Não era possível prever que o povoado desaparecia – os acontecimentos se passaram diante dos seus olhos. Como incorporou as transformações ao roteiro?
Foi um longo processo. A única definição que eu tinha a princípio era descobrir como as pessoas reagiam ao povoado sendo sedimentado. Elas ficariam ou partiriam para outro lugar? Lutariam em nome do povoado ou não? Esta era a investigação. Depois, começamos a escolher em quais personagens queríamos nos concentrar, e passamos a acompanhar a história de cada um deles. Trabalhamos dessa forma: gravávamos durante duas ou três noites seguidas no povoado, e tentávamos compreender de que maneira estas pessoas se desenvolviam.

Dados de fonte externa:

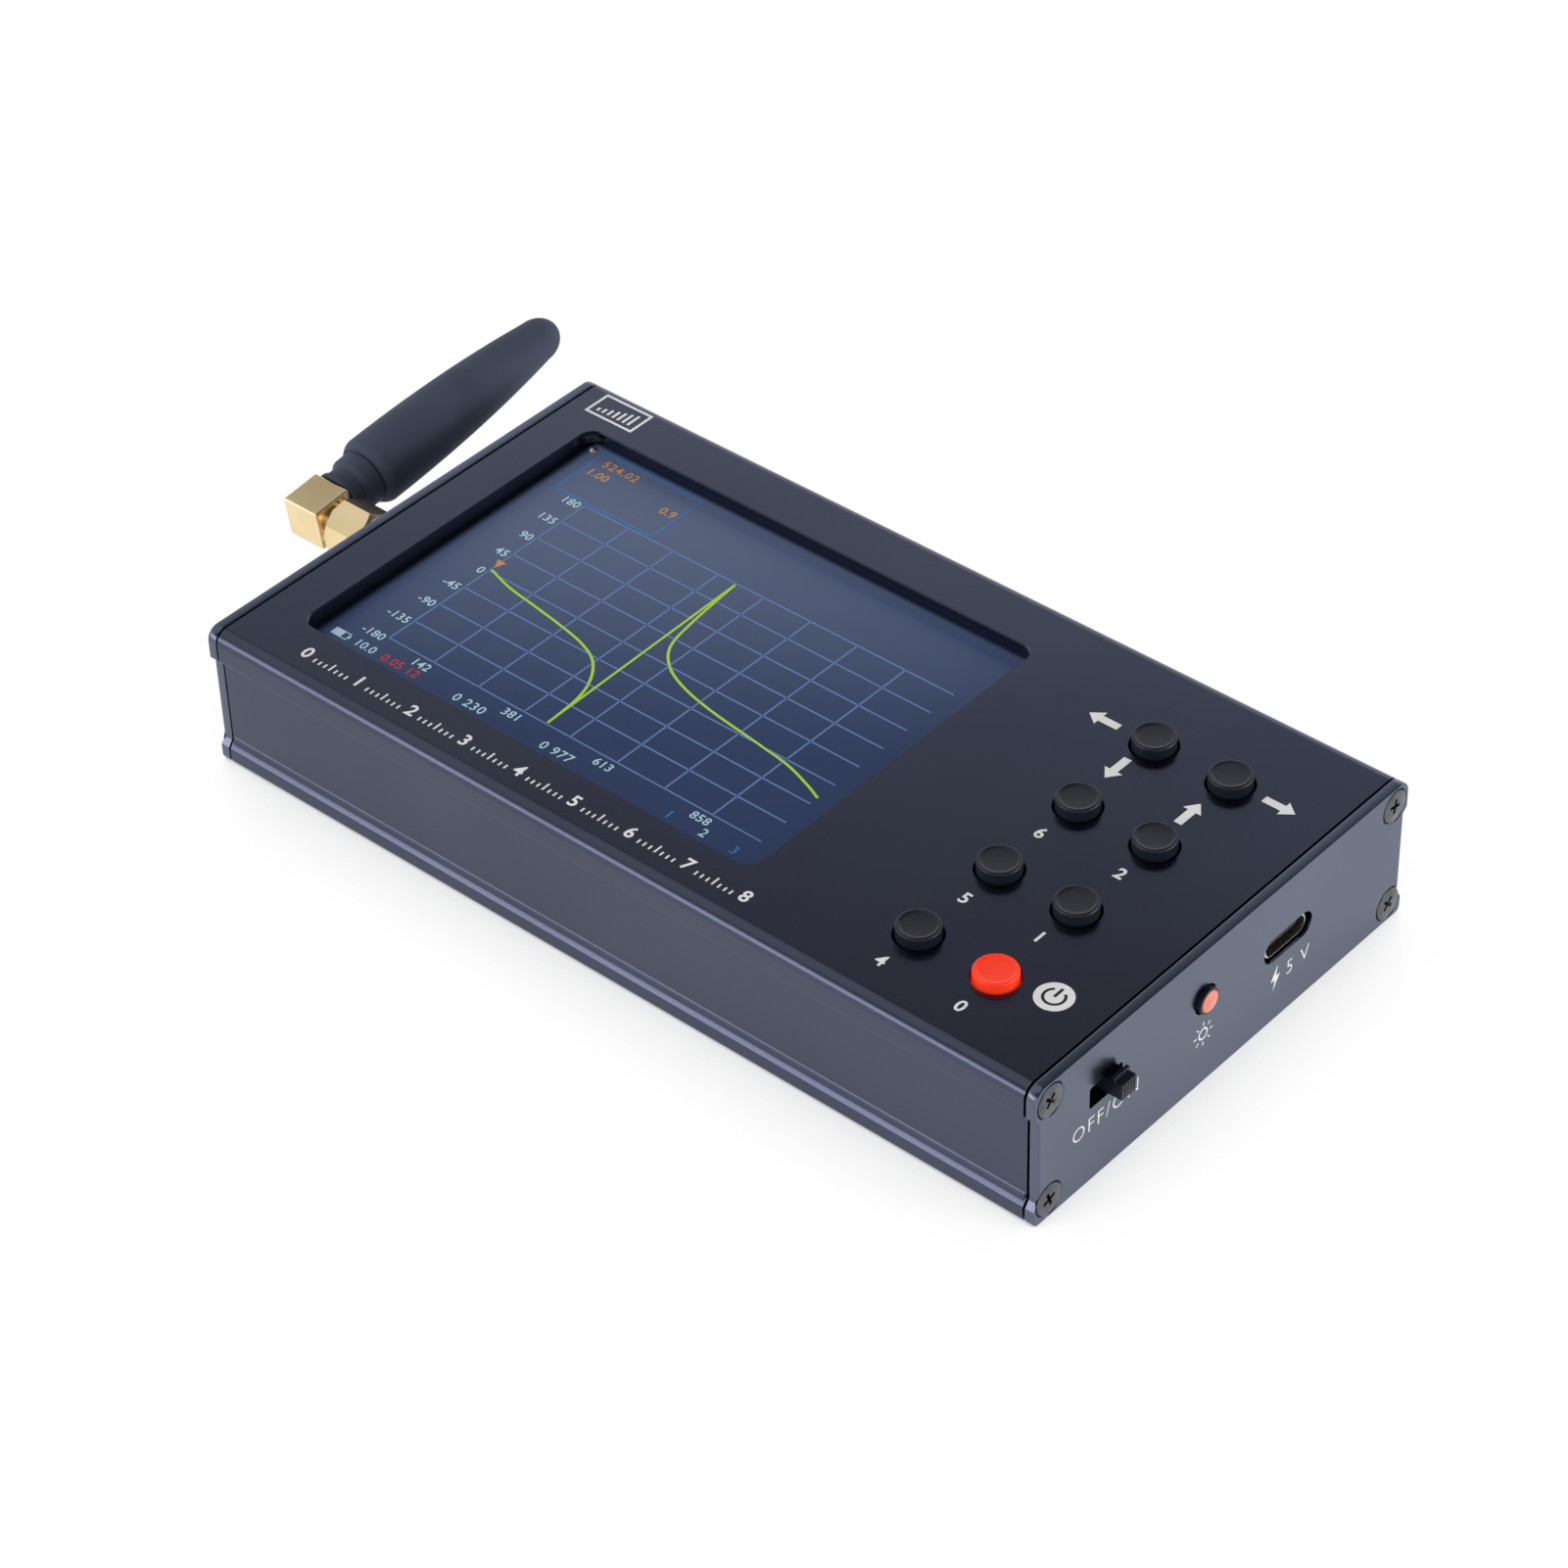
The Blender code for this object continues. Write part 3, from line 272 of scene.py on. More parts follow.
def shade(piece, angle):
    """Smooth shading that stays crisp at edges sharper than the angle."""
    form = bmesh.new()
    form.from_mesh(piece.data)
    bmesh.ops.remove_doubles(form, verts=form.verts[:], dist=0.0000004)
    form.verts.sort(key=lambda corner: corner.co.dot(sorting_way))
    form.faces.sort(key=lambda face: face.calc_center_median().dot(sorting_way))
    for face in form.faces:
        face.smooth = True
    for edge in form.edges:
        edge.smooth = edge.calc_face_angle(0) < math.radians(angle)
    form.to_mesh(piece.data)
    form.free()
    lead = piece.modifiers.new("flat_faces_lead", 'WEIGHTED_NORMAL')
    lead.keep_sharp = True
    set_down(piece)


def fit(piece, body, finish, nodes=(), angle=32.0):
    """Shading, finish and body of a new piece, and the nodes that it stands for."""
    shade(piece, angle)
    piece.data.materials.clear()
    piece.data.materials.append(finish)
    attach(piece, body)
    if nodes:
        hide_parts(*nodes)
    return piece


# Finishes


def new_group(name, inputs, outputs):
    """Empty shader group with its sockets, and its two end nodes."""
    tree = bpy.data.node_groups.new(name, 'ShaderNodeTree')
    for label, kind, value in inputs:
        socket = tree.interface.new_socket(name=label, in_out='INPUT', socket_type=kind)
        if value is not None:
            socket.default_value = value
    for label, kind in outputs:
        tree.interface.new_socket(name=label, in_out='OUTPUT', socket_type=kind)
    return tree, tree.nodes.new('NodeGroupInput'), tree.nodes.new('NodeGroupOutput')


def math_node(tree, operation, first, second=None):
    node = tree.nodes.new('ShaderNodeMath')
    node.operation = operation
    for slot, value in enumerate((first, second)):
        if value is None:
            continue
        if isinstance(value, (int, float)):
            node.inputs[slot].default_value = value
        else:
            tree.links.new(value, node.inputs[slot])
    return node.outputs[0]


def ramp_node(tree, value, low, high, start=0.0, end=1.0):
    """Value mapped smoothly from low..high to start..end."""
    node = tree.nodes.new('ShaderNodeMapRange')
    node.interpolation_type = 'SMOOTHSTEP'
    for label, number in (("From Min", low), ("From Max", high), ("To Min", start),
                          ("To Max", end)):
        node.inputs[label].default_value = number
    tree.links.new(value, node.inputs["Value"])
    return node.outputs["Result"]


def mix_node(tree, factor, first, second):
    """Colour mixed from two colours or colour sockets by a factor socket."""
    node = tree.nodes.new('ShaderNodeMix')
    node.data_type = 'RGBA'
    tree.links.new(factor, node.inputs["Factor"])
    for slot, value in ((6, first), (7, second)):
        if isinstance(value, tuple):
            node.inputs[slot].default_value = (*value, 1.0)
        else:
            tree.links.new(value, node.inputs[slot])
    return node.outputs[2]


def noise_node(tree, vector, scale, detail):
    node = tree.nodes.new('ShaderNodeTexNoise')
    node.inputs["Detail"].default_value = detail
    tree.links.new(vector, node.inputs["Vector"])
    tree.links.new(scale, node.inputs["Scale"])
    return node


def grain_group():
    """Fine even grain: a height for the bump and for the spread of the gloss."""
    tree, start, end = new_group(
        "fine_grain",
        [("Vector", 'NodeSocketVector', None), ("Scale", 'NodeSocketFloat', 4000.0)],
        [("Height", 'NodeSocketFloat')])
    noise = noise_node(tree, start.outputs["Vector"], start.outputs["Scale"], 3.0)
    noise.inputs["Roughness"].default_value = 0.55
    tree.links.new(noise.outputs[0], end.inputs["Height"])
    return tree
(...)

Com a equipe, decidimos juntos como seguir filmando cada um deles. Por exemplo, uma história que nos marcou foi a da garotinha de nove anos. Começamos a conversar com ela, tendo consciência de sua idade, e me concentrei na relação dela com as outras meninas. Passei a investigar como ela via a si mesma.
As garotas neste local são consideradas sexualmente ativas a partir do momento em que menstruam. Se elas têm dez anos de idade e já menstruaram, são consideradas mulheres prontas para o sexo. Eu percebi que ela resistia a esse papel social e achei interessante investigar por qual perspectiva ela enxergava a sexualidade. Esta se tornou um fio condutor, mesmo que por fim não tenhamos filmado tanto, e tenha restado pouco deste aspecto na montagem final. É uma subtrama discreta, mas preferimos preservá-la em segundo plano. Obviamente, esta história se desenvolveu durante muitos anos. Ela tinha nove anos quando chegamos, depois cresceu rapidamente. Hoje, esta garota tem 16 anos e vive com um homem muito mais velho em outro povoado. Foi interessante chegar a este ponto, seguindo as histórias. Fizemos isso com cada um dos personagens. Para Tamara, havia a possibilidade de seguir a história dela enquanto mulher, não apenas uma pessoa dotada de papel político no povoado. Ela sempre portou uma máscara histriônica que me incomodava muito, porque eu não percebia a pessoa por trás.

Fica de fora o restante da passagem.